La existencia de cualquier persona o de cualquier pueblo no es más que un accidente, no estaba escrito en ningún destino que yo tuviera que existir, ni mi existencia ni la de ningún ser humano es necesaria, somos seres contingentes.
La existencia de Catalunya tampoco es necesaria, no estaba escrito en las estrellas que Catalunya debiera existir ni tampoco en qué forma debía existir, la Catalunya que conocemos es el resultado de una larga historia de accidentes, conflictos y ocupaciones de unos pueblos por otros desde la época preromana, de guerras, de conquistas, anexiones, segregaciones, migraciones e inmigraciones.
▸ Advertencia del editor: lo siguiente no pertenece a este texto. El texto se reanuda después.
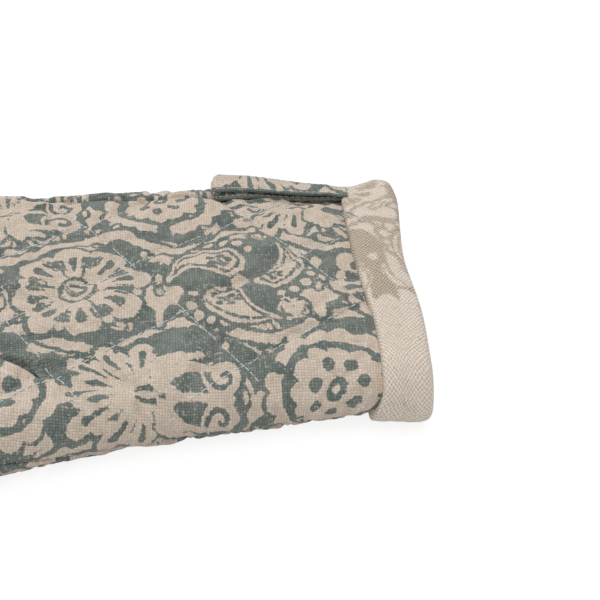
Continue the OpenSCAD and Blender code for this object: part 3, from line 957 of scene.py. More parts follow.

La Catalunya del futuro será como la hagamos entre todos, pero en ese proceso todos los catalanes debemos tener VOZ y voto en igualdad de condiciones, no podemos asumir de buen grado de ninguna de las maneras que las opiniones, sentimientos, deseos o intereses de unos catalanes valgan más que los de otros.
He resaltado la palabra voz porque si no tenemos voz sirve de poco tener derecho de voto y hasta ahora una parte muy importante de catalanes no la hemos tenido, ni en los medios ni en la política. Ahora hay un partido, ciutadans, que pretende ser nuestra voz, en mi caso particular tengo que decir que, como obrero de izquierdas y con conciencia de clase, no me siento representado por ellos, aunque reconozco que me alegra escuchar por fin en las tribunas del Parlament y en los medios ideas que siempre han estado en la calle en Catalunya pero que eran silenciadas sistematicamente y que además sean expuestas en catalán o castellano indistintamente con total normalidad. Ojalá hubiera un partido de izquierdas en Catalunya que tuviera una actitud semejante, liberada de complejos frente al nacionalismo.